**REQUIREMENTS:** What is to be transcribed is the run of lines opening with the one that has "total = 0.0" and closing with the one that has "scene = bpy.context.scene", and only that run, exactly.

**SOURCE MATERIAL:**
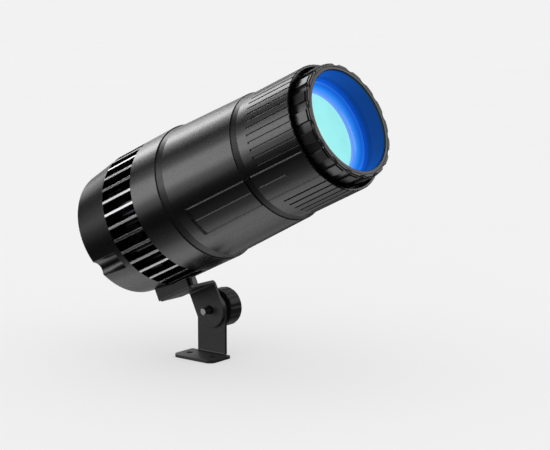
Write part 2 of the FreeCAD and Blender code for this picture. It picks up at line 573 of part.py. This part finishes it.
# ================================================================ fan, spacers, driver board
FAN0, FAN1 = -20.0, -5.0
fr = box(FAN0, FAN1, -30, 30, -30, 30)
fr = fr.makeFillet(3.0, [e for e in fr.Edges if e.BoundBox.XLength > 5])
fr = fr.cut(cylx(28.5, FAN0 - 1, FAN1 + 1))
arms = [cylx(14.0, FAN0, FAN0 + 2.0)]
for i in range(4):
    a = box(FAN0, FAN0 + 2.0, -1.5, 1.5, 10, 29.5)
    a.rotate(O, AX, 45 + 90 * i)
    arms.append(a)
fr = fuse(fr, *arms)
fr = fuse(fr, cylx(2.0, FAN0, FAN0 + 11.0))
fr = fr.cut(comp([cylx(1.55, FAN0 - 1, FAN1 + 1, y, z) for y, z in ST]))
tube_parts["fan_frame"] = one(fr)
rot = cylx(15.0, FAN0 + 2.8, FAN0 + 13.5).cut(cylx(2.05, FAN0, FAN0 + 11.8))
blades = []
NB = 7
for i in range(NB):
    w = Part.makePolygon([V(FAN0 + 4.0, -5.0, 14.0), V(FAN0 + 5.2, -5.0, 14.0), V(FAN0 + 13.0, 5.0, 14.0), V(FAN0 + 11.8, 5.0, 14.0), V(FAN0 + 4.0, -5.0, 14.0)])
    b = Part.Face(w).extrude(V(0, 0, 13.0))
    b.rotate(O, AX, 360.0 / NB * i)
    blades.append(b)
rot = rot.fuse(blades)
tube_parts["fan_rotor"] = one(rot)

B0, B1 = -33.6, -32.0
sp, bsc = [], []
for y, z in ST:
    h = hexx(5.0, B1, FAN0, y, z)
    h = fuse(h, cylx(1.45, FAN0, 4.0, y, z))
    h = h.cut(cylx(1.5, B1 - 1, B1 + 6, y, z))
    sp.append(one(h))
    bsc.append(one(fuse(cylx(1.45, B0, B1 + 5, y, z), cylx(2.6, B0 - 2.0, B0, y, z))))
tube_parts["board_spacers"] = comp(sp)
tube_parts["board_screws"] = comp(bsc)
db = cylx(39.0, B0, B1).cut(comp([cylx(1.6, B0 - 1, B1 + 1, y, z) for y, z in ST]))
tube_parts["driver_board"] = one(db)
tube_parts["driver_capacitors"] = comp([cylx(5.0, B1, B1 + 10.0, 0, 24), cylx(5.0, B1, B1 + 10.0, 12.5, 15), cylx(4.0, B1, B1 + 8.0, -24, 0)])
ind = cylx(8.0, B1, B1 + 8.0, 0, -22).cut(cylx(3.2, B1 - 1, B1 + 9, 0, -22))
tube_parts["driver_inductor"] = one(ind)
tube_parts["driver_transformer"] = box(B1, B1 + 9.5, 10, 28, -10, 6)
tube_parts["driver_chip"] = box(B1, B1 + 1.4, -4, 6, -4, 4)

# ================================================================ zoom ring, hood liner, retainer, seal
core = rev([(146.0, RING_BORE), (146.0, RING_TUBE_R), (RING_S0, RING_TUBE_R), (RING_S0, 45.9), (RING_S1, 45.9), (RING_S1, 45.7),
            (208.8, 45.7), (208.8, 45.3), (RING_END - 0.6, 45.3), (RING_END, 45.0), (RING_END, APERTURE_R + 0.7), ('a', (RING_END - 0.2, APERTURE_R + 0.2), (RING_END - 0.7, APERTURE_R)),
            (RING_END - LIP, APERTURE_R), (RING_END - LIP, RING_BORE)])
lobes = []
for k in range(N_LOBE):
    w = LOBE_W0 + 20.0 * k
    # flat facet of the grip
    hw = 47.4 * math.sin(math.radians(5.4))
    w4 = Part.makePolygon([V(RING_S0, -hw - 0.1, 44.0), V(RING_S0, hw + 0.1, 44.0), V(RING_S0, hw, 47.15), V(RING_S0, hw - 0.2, 47.35),
                           V(RING_S0, -hw + 0.2, 47.35), V(RING_S0, -hw, 47.15), V(RING_S0, -hw - 0.1, 44.0)])
    lobes.append(at(Part.Face(w4).extrude(V(RING_S1 - RING_S0, 0, 0)), w))
# scalloped rim: rounded peaks between narrow valleys
RP, RV, RC = 47.0, 45.7, 6.6
rim = rev([(208.8, 45.0), (208.8, RP), (RING_END, RP), (RING_END, 45.0)])
vall = []
for k in range(N_LOBE):
    w = LOBE_W0 + 10.0 + 20.0 * k
    y, z = polar(RV + RC, w)
    vall.append(cylx(RC, 208.0, 212.0, y, z))
rim = rim.cut(comp(vall))
rim = one(rim)
rim = rim.makeFillet(0.9, [e for e in rim.Edges if e.BoundBox.XLength < 1e-6 and min(math.hypot(v.Point.y, v.Point.z) for v in e.Vertexes) > 45.4])
zr = core.fuse(lobes + [rim])
zr = zr.removeSplitter()
zr = zr.cut(cylx(RING_BORE, 140.0, RING_END - LIP - 0.5))
zr = zr.cut(rev([(RING_END - 0.3, 44.2), (RING_END + 0.2, 44.2), (RING_END + 0.2, 44.5), (RING_END - 0.3, 44.5)]))     # fine line round the front face
tube_parts["zoom_ring"] = one(zr)
liner = rev([(188.3, 42.2), (188.3, 43.15), (RING_END - LIP, 43.15), (RING_END - LIP, 42.2)])
for i in range(4):           # fine grooves inside its rear end
    s0 = 191.0 + 1.5 * i
    liner = liner.cut(rev([(s0, 42.0), (s0, 42.5), (s0 + 0.7, 42.5), (s0 + 0.7, 42.0)]))
tube_parts["hood_liner"] = one(liner)
# snap ring behind the guide tube keeps the ring from coming out
tube_parts["ring_retainer"] = rev([(146.0, RING_TUBE_R), (146.0, 47.6), (149.7, 47.6), (149.7, RING_TUBE_R)])

# ================================================================ lens carrier
lc = rev([(CARRIER_S0, 35.5), (CARRIER_S0, 43.1), (CARRIER_S1, 43.1), (CARRIER_S1, FLARE_R), (FLARE_S, FLARE_R), (FLARE_S, FLARE_R - 0.25),
          ('a', (CARRIER_S1 + 2.5, 39.5), (CARRIER_S1 + 0.2, 35.7)), (CARRIER_S1, 35.5)])
lc = lc.cut(cylx(LENS_R + 0.05, CARRIER_S0 + 10.0, CARRIER_S1 - 1.0))
for w in ROD_W:
    y, z = polar(ROD_RAD, w)
    lc = lc.cut(cylx(1.56, CARRIER_S0 - 1, CARRIER_S1 - 2.0, y, z))
# open behind: the lens drops in from there and its retainer follows
lc = lc.cut(cylx(LENS_R + 0.05, CARRIER_S0 - 1, CARRIER_S0 + 11.0))
tube_parts["lens_carrier"] = one(lc)
tube_parts["main_lens"] = plano(CARRIER_S1 - 1.0, CARRIER_S1 - 5.0, CARRIER_S1 - 12.6, LENS_R)
tube_parts["lens_retainer"] = rev([(CARRIER_S1 - 20.0, 36.0), (CARRIER_S1 - 20.0, 38.05), (CARRIER_S1 - 5.02, 38.05), (CARRIER_S1 - 5.02, 37.95), (CARRIER_S1 - 6.2, 36.0)])

# ================================================================ place everything and write it
tube_to_piv = FreeCAD.Placement(V(0, AXIS_Y, AXIS_N), FreeCAD.Rotation(V(0, 1, 0), 0))
tilt = FreeCAD.Placement(V(*PIVOT), FreeCAD.Rotation(V(0, 1, 0), -TILT))


def place(shape, *pls):
    s = shape.copy()
    for p in pls:
        s = s.transformed(p.toMatrix(), True)
    return s


out = {}
for n, s in base_parts.items():
    out[n] = s
for n, s in piv_parts.items():
    out[n] = place(s, tilt)
for n, s in tube_parts.items():
    out[n] = place(s, tube_to_piv, tilt)

total = 0.0
for n, s in sorted(out.items()):
    ok = s.isValid()
    b = s.BoundBox
    total += s.Volume
    print("%-20s valid %s solids %d vol %.2f cm3  X %.1f..%.1f Y %.1f..%.1f Z %.1f..%.1f" % (
        n, ok, len(s.Solids), s.Volume / 1000.0, b.XMin, b.XMax, b.YMin, b.YMax, b.ZMin, b.ZMax))
    s.exportStep("parts/%s.step" % n)
print("nodes", len(out), "volume cm3 %.1f" % (total / 1000.0))
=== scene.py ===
import json
import math

import bmesh
import bpy
from mathutils import Matrix, Vector

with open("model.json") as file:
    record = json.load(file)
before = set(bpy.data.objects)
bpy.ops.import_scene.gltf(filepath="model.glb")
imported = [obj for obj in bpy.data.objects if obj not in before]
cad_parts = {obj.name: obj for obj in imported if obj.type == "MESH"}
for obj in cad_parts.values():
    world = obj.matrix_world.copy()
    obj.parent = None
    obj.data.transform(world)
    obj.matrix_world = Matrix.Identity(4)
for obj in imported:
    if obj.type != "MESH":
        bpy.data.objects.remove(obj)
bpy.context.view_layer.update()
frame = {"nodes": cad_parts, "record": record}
nodes = frame["nodes"]
scene = bpy.context.scene

# ---------------------------------------------------------------- numbers, in metres

TILT = math.radians(25.36)
PIVOT = Vector((0.0015, 0.0118, 0.0395))
AXIS_Y, AXIS_N = -0.015, 0.08945
CT, ST = math.cos(TILT), math.sin(TILT)


def tube(s, y, z):
    """A point given about the tube's own axis (s along it, millimetres) in the frame's metres."""
    x, y, z = s / 1000, y / 1000 + AXIS_Y, z / 1000 + AXIS_N
    return Vector((PIVOT.x + x * CT - z * ST, PIVOT.y + y, PIVOT.z + x * ST + z * CT))


def rim(s, r, deg):
    """A point on a circle round the tube: deg 0 faces -Y, 90 is the top."""
    a = math.radians(deg)
    return tube(s, -r * math.cos(a), r * math.sin(a))


TUBE = Matrix(((CT, 0, -ST, 0), (0, 1, 0, 0), (ST, 0, CT, 0), (0, 0, 0, 1)))
TUBE = Matrix.Translation(tube(0, 0, 0)) @ TUBE


# ---------------------------------------------------------------- materials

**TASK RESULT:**
total = 0.0
for n, s in sorted(out.items()):
    ok = s.isValid()
    b = s.BoundBox
    total += s.Volume
    print("%-20s valid %s solids %d vol %.2f cm3  X %.1f..%.1f Y %.1f..%.1f Z %.1f..%.1f" % (
        n, ok, len(s.Solids), s.Volume / 1000.0, b.XMin, b.XMax, b.YMin, b.YMax, b.ZMin, b.ZMax))
    s.exportStep("parts/%s.step" % n)
print("nodes", len(out), "volume cm3 %.1f" % (total / 1000.0))
=== scene.py ===
import json
import math

import bmesh
import bpy
from mathutils import Matrix, Vector

with open("model.json") as file:
    record = json.load(file)
before = set(bpy.data.objects)
bpy.ops.import_scene.gltf(filepath="model.glb")
imported = [obj for obj in bpy.data.objects if obj not in before]
cad_parts = {obj.name: obj for obj in imported if obj.type == "MESH"}
for obj in cad_parts.values():
    world = obj.matrix_world.copy()
    obj.parent = None
    obj.data.transform(world)
    obj.matrix_world = Matrix.Identity(4)
for obj in imported:
    if obj.type != "MESH":
        bpy.data.objects.remove(obj)
bpy.context.view_layer.update()
frame = {"nodes": cad_parts, "record": record}
nodes = frame["nodes"]
scene = bpy.context.scene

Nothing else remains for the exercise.